Le plus étonnant est la façon dont cet incident, somme toute modeste, a été amplifié par des déclarations de hauts responsables, et notamment du Président américain. Dont il a pu faire "la Une" de tous les journaux du monde, qui se sont longuement et gravement interrogés sur les intentions du gouvernement iranien et sur le risque de déclenchement d'un conflit de grande ampleur.
L'on ne peut manquer de penser à "l'incident de la baie du Tonkin", très ressemblant à celui-là, un peu plus sérieux quand même, puisqu'il y avait eu un tir d'arme légère ayant créé un point d'impact sur un navire américain. Mais c'est de ce point d'impact unique qu'a démarré la guerre du Vietnam.
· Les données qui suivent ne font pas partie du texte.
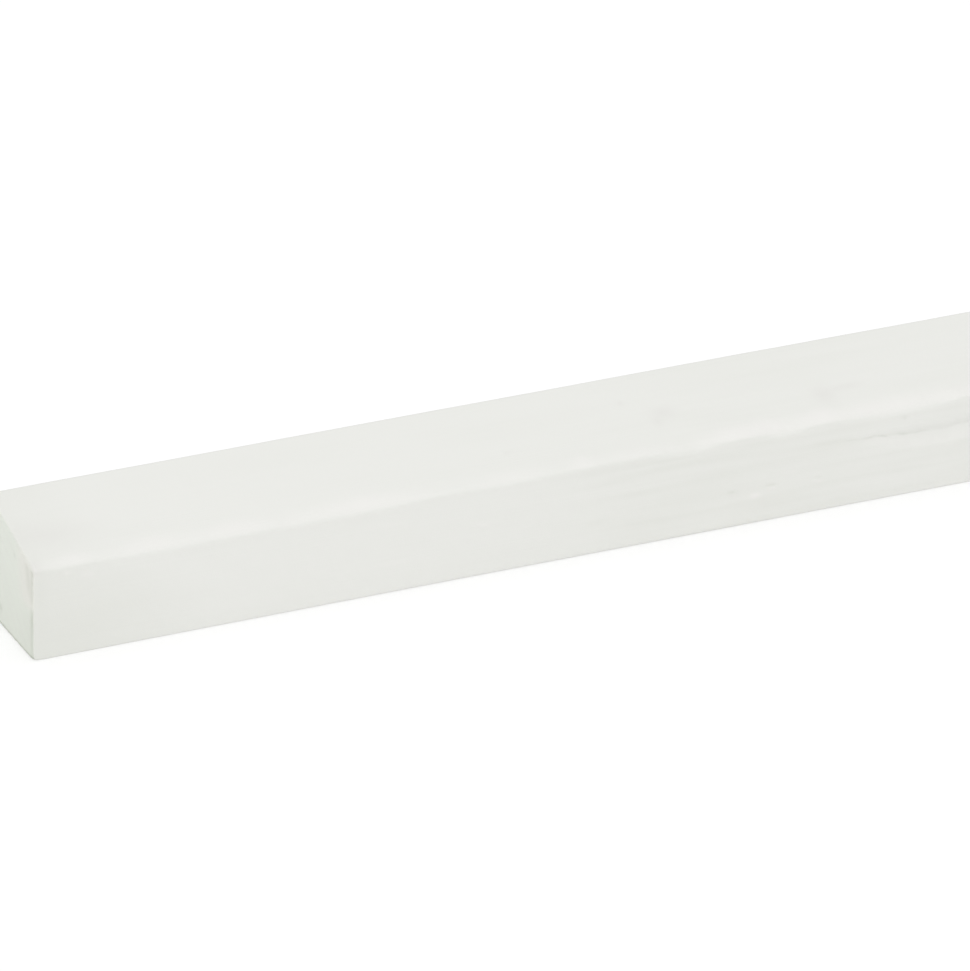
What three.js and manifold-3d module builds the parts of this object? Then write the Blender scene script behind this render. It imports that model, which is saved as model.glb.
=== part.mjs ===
// Glazing bead: a short length of white primed softwood bead, cut square at both ends.
// In use it is nailed into a window's rebate, and its tall back face holds the pane.
// Millimetres, +Z up. +X runs along the grain, +Y points back to the glass.
// The bead lies on the face that meets the rebate, and the origin is the middle of that face.

import * as THREE from 'three';
import { mergeVertices } from 'three/addons/utils/BufferGeometryUtils.js';
import Module from 'manifold-3d';

// The section, as it is sold: 15 deep by 17 high, with a weathered top that falls to the front
const LENGTH = 150;
const DEPTH = 15;
const GLASS_FACE_HEIGHT = 17;
const FRONT_FACE_HEIGHT = 13;

// How far each eased edge is set back along the two faces that meet there. The front arris
// turns sharply out of the front face and crowns gently into the weathered top.
const ARRIS_SETBACK_ON_TOP = 3.0;
const ARRIS_SETBACK_ON_FRONT = 0.9;
const BACK_EDGE_SETBACK = 0.25;
const REBATE_EDGE_SETBACK = 0.2;

// The arris is eased by hand and worn wider in some stretches than in others. It has this share
// of its setbacks everywhere, and each stretch adds to that or takes off it:
// [middle of the stretch from the near end, half length, change of the share]
const LEAST_WORN = 0.57;
const WORN_STRETCHES = [
  [20, 11, 0.5], [40, 13, 0.5], [44.5, 4, 0.25], [66, 4.5, 0.35], [92.2, 4.4, 0.85],
  [105, 3.4, 1], [122, 8, 0.9], [131, 1.8, -0.5], [144, 8, 0.5],
];
const STATION_SPACING = 2.5;

// A shake, a split along the grain that the primer has half filled, opens towards the far end.
// Its line falls and then rises again: [from, to, both from the near end, and the change of height]
const SHAKE_START = 114;
const SHAKE_HEIGHT = 9.5;
const SHAKE_BENDS = [[114, 129, -1], [129, 131.5, 0.4]];
const SHAKE_DEPTH = 0.38;
const SHAKE_UPPER_LIP = 1.5;
const SHAKE_LOWER_LIP = 2.4;
const SHAKE_STATIONS = 14;

const FACETS_PER_BROKEN_EDGE = 4;
const FACETS_ON_ARRIS = 9;

const manifoldLibrary = await Module();
manifoldLibrary.setup();

// The section's corners, as (distance back, height), going round from the foot of the front face
const frontFoot = new THREE.Vector2(-DEPTH / 2, 0);
const glassFoot = new THREE.Vector2(DEPTH / 2, 0);
const glassTop = new THREE.Vector2(DEPTH / 2, GLASS_FACE_HEIGHT);
const frontTop = new THREE.Vector2(-DEPTH / 2, FRONT_FACE_HEIGHT);

// Points round one eased corner, from the face before it to the face after it
function easedCorner(before, corner, after, setbackBefore, setbackAfter, facets) {
  const start = corner.clone().add(before.clone().sub(corner).setLength(setbackBefore));
  const finish = corner.clone().add(after.clone().sub(corner).setLength(setbackAfter));
  return new THREE.QuadraticBezierCurve(start, corner, finish).getPoints(facets);
}

function brokenCorner(before, corner, after, setback) {
  return easedCorner(before, corner, after, setback, setback, FACETS_PER_BROKEN_EDGE);
}

function beadSection() {
  return new THREE.Shape([
    ...brokenCorner(frontTop, frontFoot, glassFoot, REBATE_EDGE_SETBACK),
    ...brokenCorner(frontFoot, glassFoot, glassTop, REBATE_EDGE_SETBACK),
    ...brokenCorner(glassFoot, glassTop, frontTop, BACK_EDGE_SETBACK),
    ...easedCorner(
      glassTop, frontTop, frontFoot, ARRIS_SETBACK_ON_TOP, ARRIS_SETBACK_ON_FRONT, FACETS_ON_ARRIS),
  ]);
}

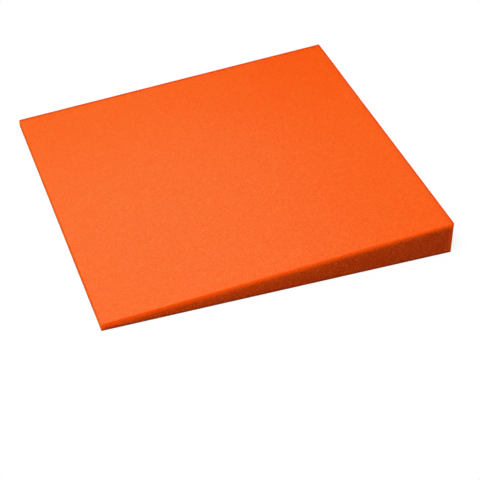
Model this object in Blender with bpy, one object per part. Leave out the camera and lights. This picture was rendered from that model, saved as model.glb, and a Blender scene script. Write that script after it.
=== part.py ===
"""Wedge acoustic panel with a self-adhesive back, lying face up.

A square block of open-cell foam slopes evenly from a thin edge to a thick edge. A double-sided
adhesive film covers the foam's back, and a release liner covers the film until the panel is hung.

Units are metres. X runs from the thin edge to the thick edge, Y along both of those edges, and Z
out of the back. The origin is the centre of the back, on the liner's outer face.
"""

from math import radians

import bmesh
import bpy

# The foam block
PANEL_LENGTH = 0.500  # from the thin edge to the thick edge
PANEL_WIDTH = 0.500  # along both of those edges
THICK_EDGE_HEIGHT = 0.050  # of the foam alone
THIN_EDGE_HEIGHT = 0.010  # of the foam alone
CUT_EDGE_RADIUS = 0.0010  # the blade leaves the foam's edges this soft
CUT_EDGE_STEPS = 4

# The layers on the back
FILM_THICKNESS = 0.0003
LINER_THICKNESS = 0.0002
FILM_MARGIN = 0.0005  # how far the film stays inside the foam's sides
LINER_MARGIN = 0.0003  # how far the liner stays inside them, so that it covers the film's edge
SEAT_GAP = 0.0003  # between one layer and the next

# Where each layer's back lies
LINER_BASE = 0.0
FILM_BASE = LINER_BASE + LINER_THICKNESS + SEAT_GAP
FOAM_BASE = FILM_BASE + FILM_THICKNESS + SEAT_GAP

FOAM_ORANGE = (1.0, 0.155, 0.024, 1.0)
FILM_CLEAR = (0.78, 0.76, 0.70, 1.0)
LINER_KRAFT = (0.62, 0.45, 0.26, 1.0)

SMOOTH_BELOW = radians(40)


def clear_scene():
    for old in list(bpy.data.objects):
        bpy.data.objects.remove(old, do_unlink=True)


def make_material(name, colour, roughness):
    material = bpy.data.materials.new(name)
    material.use_nodes = True
    shader = material.node_tree.nodes["Principled BSDF"]
    shader.inputs["Base Color"].default_value = colour
    shader.inputs["Roughness"].default_value = roughness
    shader.inputs["Metallic"].default_value = 0.0
    material.diffuse_color = colour
    return material


def foam_material():
    return make_material("open_cell_foam", FOAM_ORANGE, 0.95)


def film_material():
    return make_material("adhesive_film", FILM_CLEAR, 0.25)


def liner_material():
    return make_material("release_paper", LINER_KRAFT, 0.45)


def extruded(outline, offset):
    """A closed body: the flat outline, and its copy moved by offset."""
    body = bmesh.new()
    corners = [body.verts.new(point) for point in outline]
    face = body.faces.new(corners)
    grown = bmesh.ops.extrude_face_region(body, geom=[face])
    moved = [part for part in grown["geom"] if isinstance(part, bmesh.types.BMVert)]
    bmesh.ops.translate(body, verts=moved, vec=offset)
    bmesh.ops.recalc_face_normals(body, faces=body.faces)
    return body


def round_off(body, edges, radius):
    """Softens these edges, as far as the faces beside them leave room."""
    bmesh.ops.bevel(
        body,
        geom=edges,
        offset=radius,
        segments=CUT_EDGE_STEPS,
        profile=0.5,
        affect="EDGES",
        clamp_overlap=True,
    )


def add_piece(name, body, material, base, parent):
    """The body as an object of its own, its back at height base."""
    mesh = bpy.data.meshes.new(name)
    body.to_mesh(mesh)
    body.free()
    mesh.shade_smooth()
    mesh.set_sharp_from_angle(angle=SMOOTH_BELOW)
    mesh.materials.append(material)
    piece = bpy.data.objects.new(name, mesh)
    piece.modifiers.new("Flat faces stay flat", "WEIGHTED_NORMAL")
    piece.location = (0.0, 0.0, base)
    piece.parent = parent
    bpy.context.scene.collection.objects.link(piece)
    return piece


def lowest_face(body):
    return min(body.faces, key=lambda face: face.calc_center_median().z)


def make_foam_wedge(parent):
    """The side's outline, drawn along X and pushed across Y, with every edge off the back softened."""
    thin_end = -PANEL_LENGTH / 2
    thick_end = PANEL_LENGTH / 2
    near_side = -PANEL_WIDTH / 2
    side_outline = [
        (thin_end, near_side, 0.0),
        (thick_end, near_side, 0.0),
        (thick_end, near_side, THICK_EDGE_HEIGHT),
        (thin_end, near_side, THIN_EDGE_HEIGHT),
    ]
    body = extruded(side_outline, (0.0, PANEL_WIDTH, 0.0))
    back_edges = set(lowest_face(body).edges)
    exposed = [edge for edge in body.edges if edge not in back_edges]
    round_off(body, exposed, CUT_EDGE_RADIUS)
    return add_piece("foam_wedge", body, foam_material(), FOAM_BASE, parent)


def make_back_layer(name, thickness, margin, material, base, parent):
    """A sheet cut square, that far inside the foam's sides, so that it stays inside its soft corners too."""
    half_length = PANEL_LENGTH / 2 - margin
    half_width = PANEL_WIDTH / 2 - margin
    outline = [
        (-half_length, -half_width, 0.0),
        (half_length, -half_width, 0.0),
        (half_length, half_width, 0.0),
        (-half_length, half_width, 0.0),
    ]
    body = extruded(outline, (0.0, 0.0, thickness))
    return add_piece(name, body, material, base, parent)


def make_adhesive_film(parent):
    return make_back_layer(
        "adhesive_film", FILM_THICKNESS, FILM_MARGIN, film_material(), FILM_BASE, parent
    )


def make_release_liner(parent):
    return make_back_layer(
        "release_liner", LINER_THICKNESS, LINER_MARGIN, liner_material(), LINER_BASE, parent
    )


def make_panel():
    panel = bpy.data.objects.new("panel", None)
    bpy.context.scene.collection.objects.link(panel)
    make_release_liner(panel)
    make_adhesive_film(panel)
    make_foam_wedge(panel)


clear_scene()
make_panel()
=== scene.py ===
"""Looks of the wedge acoustic panel: dyed foam that glows at its cut edges, on a self-adhesive back.

Everything is in metres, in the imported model's frame: X from the thin edge to the thick edge, Z up.
Colours are in linear light.
"""

from math import cos, radians, sin

import bpy
import numpy as np
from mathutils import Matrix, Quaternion, Vector, noise


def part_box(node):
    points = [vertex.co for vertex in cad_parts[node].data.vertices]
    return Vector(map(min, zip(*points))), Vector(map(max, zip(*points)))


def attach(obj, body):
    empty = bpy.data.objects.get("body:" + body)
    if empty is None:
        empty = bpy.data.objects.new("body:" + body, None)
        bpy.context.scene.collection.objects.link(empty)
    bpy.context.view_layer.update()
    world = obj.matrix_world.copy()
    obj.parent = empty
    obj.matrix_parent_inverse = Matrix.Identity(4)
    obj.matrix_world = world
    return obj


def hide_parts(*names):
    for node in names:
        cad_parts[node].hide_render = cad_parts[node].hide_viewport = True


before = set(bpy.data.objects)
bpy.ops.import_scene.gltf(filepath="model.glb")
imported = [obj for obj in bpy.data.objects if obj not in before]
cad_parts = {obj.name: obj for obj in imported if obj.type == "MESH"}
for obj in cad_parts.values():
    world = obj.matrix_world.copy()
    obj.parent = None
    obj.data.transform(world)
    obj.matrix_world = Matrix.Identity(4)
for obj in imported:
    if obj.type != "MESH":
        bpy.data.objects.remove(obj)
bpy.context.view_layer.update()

# Camera, from the panel's corners in the photograph
CAMERA_PLACE = (-0.5207, -1.5616, 1.2205)
CAMERA_HEADING = radians(19.344)  # to the right of straight along +Y
CAMERA_FALL = radians(38.814)  # below the horizon
CAMERA_ROLL = radians(0.277)
LENS_MM = 104.169
SENSOR_MM = 36.0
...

L'inquiétant de cette affaire, ce n'est donc pas l'apparition sur scène d'une modeste allumette. Il y en a, il y en aura, d'autres. C'est évidemment que l'on puisse passer directement du frottement de l'allumette à l'explosion majeure. C'est le risque de voir des crises que chacun se flatte de contrôler prendre tout à coup, sous l'effet d'évènements imprévus, ou encore périphériques, des dimensions incontrôlables. Il faut certainement s'en souvenir dans le traitement de la crise nucléaire iranienne.